Chapter 18: Why Prague, For God’s Sake?
The best thing was that the communists knew nothing of how animation films were made, so they generally left the studio alone. They couldn't stock it with communists. Here was one category of work that required people with a very specific ability. Holding a Communist Party card could not get you from pose to pose.
In spite of the grayness and boredom of communist ideology all around, and the paucity of goods they craved, the Brat?i v triku animation studio was an oasis of fun. It was like a huge family. The studio was stocked with married couples, lovers, former lovers, former married couples, new couplings, offspring, always evolving relationships, and all working together for years and years. As I write this, my Zdenka has been working in the studio for 55 years - continuously.... and she is not the oldest staff member!
But today, Zdenka is one of the last survivors. Capitalism has played roughly with the studio. The automatic acceptance of their output during the communist days of state support required no sales department. Once set adrift to survive on its own, the studio has atrophied, now being totally reliant on custom production, which previously almost all came from what Zdenka and I brought in. I don't know whether I should feel guilt or gratification that I, following Bill Snyder, introduced the idea of custom production to a studio previously solely devoted to "art for art's sake" production. I personally suggested to them the idea of doing character-based serials. They had previously done only individual films in the creative styles of their dozen or so directors. The custom film unit, doing our films under the production leadership of Zdenka, was even set up in another part of town. The original studio, on Klárov Square, considered itself as the "artistic" producer, and the staff there tended to look down on the group doing our work. Due to the political shadow, our clients would not even allow our animators screen credits with their true Czech names, and our films were rarely shown publicly in Czechoslovakia - almost never on local television. So our animators had a professional disadvantage on the home scene. Only those working on the "artistic" films in the Klárov studio were able to build a national reputation. But sadly, they were animating on borrowed time, supported by a fantasy financial situation in a regime facing a dead-end. After the Velvet Revolution, the personal, "artistic" films could rarely get financing, and movie theaters, no longer under State control,, stopped showing cartoon films. Step by step, the custom films and serials became the only viable production. But a marketing culture never developed in the never-never land of State support.

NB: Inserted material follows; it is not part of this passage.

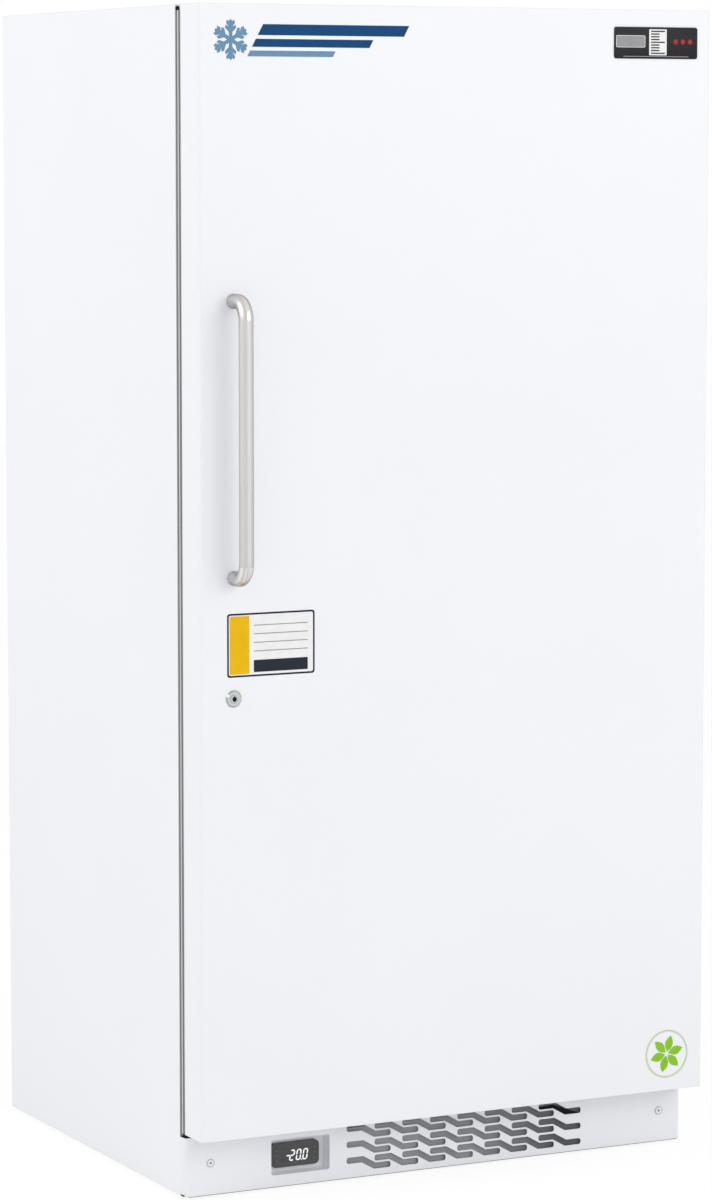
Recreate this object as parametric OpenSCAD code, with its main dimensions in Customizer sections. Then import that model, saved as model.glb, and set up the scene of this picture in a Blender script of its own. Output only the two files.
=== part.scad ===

The new studio owners are still relying on Zdenka and me to bring in most of their business. Zdenka was finally officially appointed chief of the studio in early 2000, and at 72 is busier than ever, and shows no signs of slowing down. But how much longer either of us can carry on, and whether the top management can develop their own successful marketing is anyone's guess. The studio has somehow survived 55 years of glory to date, (late-2000), and we hope it will carry on when we eventually go into retirement. At this writing that is not yet on the horizon!
Studio "Brat?i v triku" is a national Czech icon, and has played a significant role in the history of cinema animation. Long may it continue!